Ora, um servidor que havia trabalhado trinta e quatro anos, onze meses e vinte dias e, conseqüentemente, contribuído por igual período tinha confiança que, com mais dez dias de serviço, obteria o benefício da aposentadoria. Tal servidor, por ter trabalhado na iniciativa privada, poderia ter iniciado com doze anos de idade, o que com mais os trinta e quatro anos, onze meses e dez dias de serviço, na data de publicação da EC nº 20/98, somaria quarenta e sete anos de idade. No ordenamento anterior, poderia se aposentar com quarenta e sete anos, precisando, apenas, trabalhar mais dez dias.
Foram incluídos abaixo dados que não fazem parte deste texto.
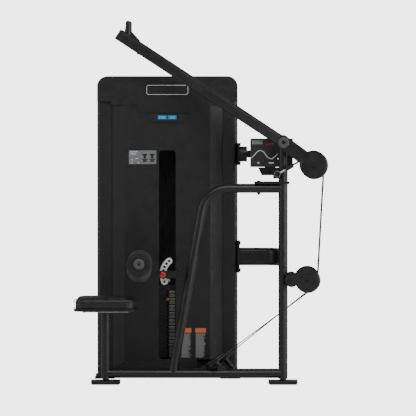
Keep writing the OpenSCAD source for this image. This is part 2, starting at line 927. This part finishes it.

Mas se considerarmos a idade de cinqüenta e três como limite, ele deverá trabalhar mais seis anos.



Além disso, o nosso sistema protetivo já prevê, no enunciado do § 3º do art. 8º da Emenda Constitucional nº 20/98, abaixo transcrito, regras de transição que atendem à proporcionalidade a que se refere o mestre português.



Art. 8º....



§ 3º Na aplicação do disposto no parágrafo anterior, o magistrado ou o membro do Ministério Público ou de Tribunal de Contas, se homem, terá o tempo de serviço exercido até a publicação desta Emenda contado com o acréscimo de 17% (dezessete por cento).



O acréscimo de dezessete por cento incidirá sobre o tempo de serviço exercido até a publicação da emenda. Com isso, observa-se que as novas regras somente incidem ao tempo de serviço que ainda faltava, quando da publicação da emenda, para o exercício do direito.



A regra acima foi prevista porque o magistrado, o membro do Ministério Público e do Tribunal de Contas, antes da EC nº 20/98, podiam se aposentar, com proventos integrais, com trinta anos de trabalho. Como a partir da Emenda eles precisam de trinta e cinco anos, o tempo que já tinham exercido antes da Emenda foi acrescido de dezessete por cento. Ou seja, a necessidade de trinta e cinco anos para a aposentadoria aplica-se apenas ao período que ainda faltava para usufruir do benefício.



Verifica-se, com isso, que além dos adicionais de vinte e quarenta por cento previstos no art. 8º da EC nº 20/98 e acima comentados, a regra de transição estabelece, no § 3º do mesmo artigo, outro preceito que garante a aplicação da regra vigente quando da prestação do serviço.



Com isso, concluímos que somente aplicando as novas regras ao período que ainda falta para usufruir o benefício é que garantiremos a irretroatividade do novo ordenamento, bem como a aplicação do princípio da isonomia, garantindo, assim, a segurança jurídica e com isso o Estado de Direito.



Não haverá segurança jurídica se um segurado contribuir para obter determinados benefícios e, quando estiver diante do risco, não poder usufruir do benefício, em razão da mudança do ordenamento jurídico. As normas de transição deverão garantir a aplicação das regras anteriores, no que se refere ao período já exercido, quando da publicação das novas normas. Dessa forma, as normas transitórias serão justas, adequadas e proporcionais.



CONCLUSÃO





Finalizando o presente trabalho concluímos que as mudanças no ordenamento previdenciário deverão ser acompanhadas, obrigatoriamente, por regras de transição, como forma de garantir o princípio da segurança jurídica, e, com isso, a manutenção do Estado de Direito.



As referidas regras deverão ser proporcionais ao tempo de serviço exercido sob o regime anterior, ou seja, o novo ordenamento deverá ser aplicado apenas no período que ainda falta para que o segurado faça jus aos benefícios.



Considerando que as idades de quarenta e oito anos para mulher e cinqüenta e três para homens, fixadas no art. 8º da Emenda Constitucional nº 20/98, não possuem qualquer relação com o tempo de serviço já exercido quando da publicação da mencionada emenda, elas não podem ser consideradas idades limites, somente subsistindo quando o servidor não tiver tempo de serviço da atividade privada.



Os adicionais de vinte e quarenta por cento, respectivamente para a aposentadoria integral e proporcional, também estabelecidos no artigo da EC nº 20/98 acima referido, por serem aplicados apenas ao período que faltava para a obtenção do benefício da aposentadoria, encontram fundamento de validade na Constituição.